DATA ROWS:

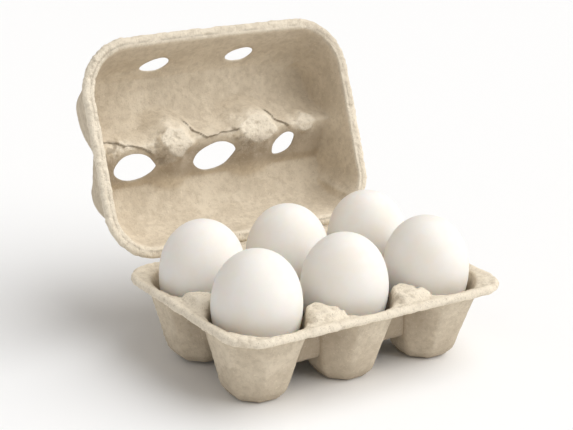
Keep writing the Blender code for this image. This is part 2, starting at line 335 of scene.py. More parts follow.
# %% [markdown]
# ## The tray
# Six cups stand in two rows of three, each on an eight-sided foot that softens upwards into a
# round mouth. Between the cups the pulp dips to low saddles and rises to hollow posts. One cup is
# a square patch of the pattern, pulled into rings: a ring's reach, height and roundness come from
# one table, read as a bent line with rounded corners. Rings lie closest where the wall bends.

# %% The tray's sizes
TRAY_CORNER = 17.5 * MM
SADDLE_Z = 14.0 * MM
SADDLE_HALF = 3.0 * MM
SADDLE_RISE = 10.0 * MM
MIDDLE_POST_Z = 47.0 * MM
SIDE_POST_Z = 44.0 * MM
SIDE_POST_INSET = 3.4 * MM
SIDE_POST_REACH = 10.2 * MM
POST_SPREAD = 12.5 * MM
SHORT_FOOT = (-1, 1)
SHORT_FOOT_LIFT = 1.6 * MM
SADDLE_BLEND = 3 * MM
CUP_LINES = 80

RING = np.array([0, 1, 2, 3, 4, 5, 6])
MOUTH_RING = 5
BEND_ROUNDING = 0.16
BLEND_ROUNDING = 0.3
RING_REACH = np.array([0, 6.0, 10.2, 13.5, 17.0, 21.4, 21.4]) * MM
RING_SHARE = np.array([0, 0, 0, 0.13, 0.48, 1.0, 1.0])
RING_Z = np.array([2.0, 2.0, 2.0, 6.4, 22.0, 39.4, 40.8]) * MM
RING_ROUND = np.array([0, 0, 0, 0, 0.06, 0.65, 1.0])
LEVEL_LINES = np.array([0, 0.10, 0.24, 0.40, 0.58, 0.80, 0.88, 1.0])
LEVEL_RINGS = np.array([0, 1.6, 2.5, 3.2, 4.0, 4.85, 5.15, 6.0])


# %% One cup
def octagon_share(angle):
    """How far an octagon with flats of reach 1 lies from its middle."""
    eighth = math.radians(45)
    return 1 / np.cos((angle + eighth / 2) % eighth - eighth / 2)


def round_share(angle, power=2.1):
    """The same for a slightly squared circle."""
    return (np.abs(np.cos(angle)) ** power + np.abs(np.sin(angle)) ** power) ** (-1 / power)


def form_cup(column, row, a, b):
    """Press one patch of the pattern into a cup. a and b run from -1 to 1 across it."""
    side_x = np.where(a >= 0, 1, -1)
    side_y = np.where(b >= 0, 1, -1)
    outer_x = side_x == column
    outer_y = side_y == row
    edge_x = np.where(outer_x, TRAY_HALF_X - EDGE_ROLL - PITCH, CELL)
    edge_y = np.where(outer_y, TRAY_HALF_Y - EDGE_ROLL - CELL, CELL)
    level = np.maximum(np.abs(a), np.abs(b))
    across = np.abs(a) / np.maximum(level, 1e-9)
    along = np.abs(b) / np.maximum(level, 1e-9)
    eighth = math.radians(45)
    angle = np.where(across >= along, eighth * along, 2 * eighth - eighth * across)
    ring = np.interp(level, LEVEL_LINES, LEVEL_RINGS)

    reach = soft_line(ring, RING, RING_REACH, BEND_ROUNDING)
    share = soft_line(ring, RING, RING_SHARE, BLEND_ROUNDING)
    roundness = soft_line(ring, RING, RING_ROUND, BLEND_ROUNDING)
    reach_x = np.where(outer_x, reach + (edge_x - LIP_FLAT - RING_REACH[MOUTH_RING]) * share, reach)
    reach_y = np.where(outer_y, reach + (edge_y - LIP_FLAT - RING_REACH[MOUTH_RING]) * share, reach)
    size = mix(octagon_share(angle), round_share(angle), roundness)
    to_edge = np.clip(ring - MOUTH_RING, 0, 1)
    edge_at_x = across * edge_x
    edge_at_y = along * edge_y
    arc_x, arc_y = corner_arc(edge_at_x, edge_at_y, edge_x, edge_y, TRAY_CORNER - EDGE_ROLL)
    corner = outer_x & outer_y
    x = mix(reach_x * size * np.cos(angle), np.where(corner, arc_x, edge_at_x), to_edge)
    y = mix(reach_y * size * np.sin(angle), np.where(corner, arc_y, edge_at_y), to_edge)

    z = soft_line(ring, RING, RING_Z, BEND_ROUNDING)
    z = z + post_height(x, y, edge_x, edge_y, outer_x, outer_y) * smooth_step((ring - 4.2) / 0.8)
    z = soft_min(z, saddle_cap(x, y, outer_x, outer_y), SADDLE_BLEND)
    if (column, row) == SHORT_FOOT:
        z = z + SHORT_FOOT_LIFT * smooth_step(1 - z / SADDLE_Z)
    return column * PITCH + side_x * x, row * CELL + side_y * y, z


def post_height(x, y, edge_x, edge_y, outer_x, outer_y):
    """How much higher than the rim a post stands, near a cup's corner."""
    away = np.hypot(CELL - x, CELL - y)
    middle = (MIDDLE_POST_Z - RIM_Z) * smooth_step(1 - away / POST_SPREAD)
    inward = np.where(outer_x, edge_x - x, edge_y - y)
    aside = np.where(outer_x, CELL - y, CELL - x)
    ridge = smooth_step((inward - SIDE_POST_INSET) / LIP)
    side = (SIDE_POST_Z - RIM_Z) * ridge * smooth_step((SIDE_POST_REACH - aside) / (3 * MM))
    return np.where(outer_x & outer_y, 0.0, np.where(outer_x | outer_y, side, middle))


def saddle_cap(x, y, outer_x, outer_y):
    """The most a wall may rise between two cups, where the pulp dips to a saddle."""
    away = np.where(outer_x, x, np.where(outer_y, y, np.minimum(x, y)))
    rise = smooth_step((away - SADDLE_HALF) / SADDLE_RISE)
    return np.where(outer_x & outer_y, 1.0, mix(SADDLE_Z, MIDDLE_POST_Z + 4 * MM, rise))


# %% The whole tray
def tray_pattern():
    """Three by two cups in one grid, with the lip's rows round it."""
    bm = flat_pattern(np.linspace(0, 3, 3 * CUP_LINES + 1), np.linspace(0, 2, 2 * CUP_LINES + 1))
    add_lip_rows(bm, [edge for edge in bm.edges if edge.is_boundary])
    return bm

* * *

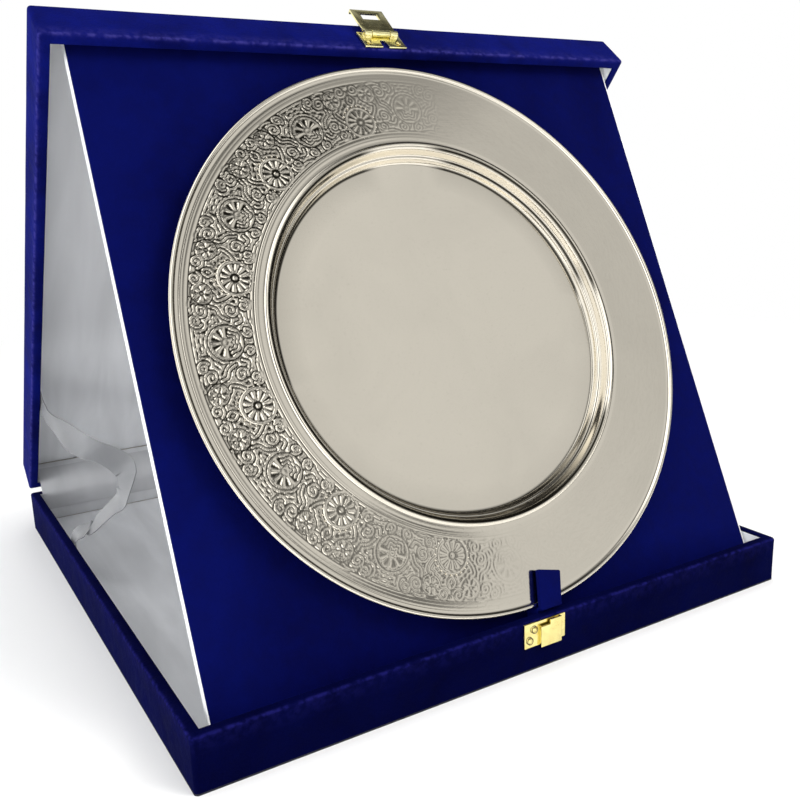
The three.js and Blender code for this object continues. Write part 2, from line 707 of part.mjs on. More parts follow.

PROBLEM DESCRIPTION: Check each line above for the string "More", then copy the ones that have it.

TASK RESULT:
Keep writing the Blender code for this image. This is part 2, starting at line 335 of scene.py. More parts follow.
The three.js and Blender code for this object continues. Write part 2, from line 707 of part.mjs on. More parts follow.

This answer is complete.